Yeah but Sears is a reputable company selling reputable brands that became so ubiquitous as to enter into the lexicon.

That's miles apart from some fly by night catalogue with ads from Jim Bob selling what was only a decades prior the domain of science fiction and corporate offices.

Like look at it another way. If some fly by night website was selling what they claimed was a desktop replicator for $5000 and someone posted it on Hackernews the top comment would be about how the website isn't responsive and the language is in broken english and somewhere towards the bottom would be a flame war started by some curious person saying "I'm gonna go for it. I just bought it."

> that's where the term "Craftsman home" came from

FWIW, this etymology is incorrect. The American Craftsman architecture style was a derivative of the British Arts & Crafts movement, post Victorian era.

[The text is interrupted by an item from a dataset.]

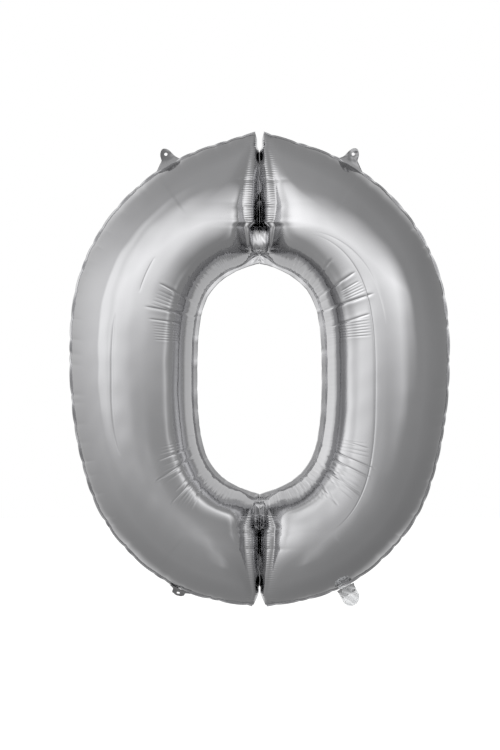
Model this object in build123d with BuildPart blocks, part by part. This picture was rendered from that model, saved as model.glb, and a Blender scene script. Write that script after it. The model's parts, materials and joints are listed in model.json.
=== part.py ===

Timeline is roughly: Arts & Crafts circa 1880, American Craftsman circa 1900.

The Sears Craftsman brand was created in 1927.

Yes, but there was still fraud. You didn't send your money away to just any random ad you ran across. Sears was VERY well known. And if you didn't know the company or its reputation, you likely wouldn't send your money away to buy something without at _least_ hearing a positive experience from someone you know and trust.

MITS was not unknown, but they were not a household name. And any microcomputer at that time was quite an expensive toy. Costing an amount that a lot of people could not really afford to just lose.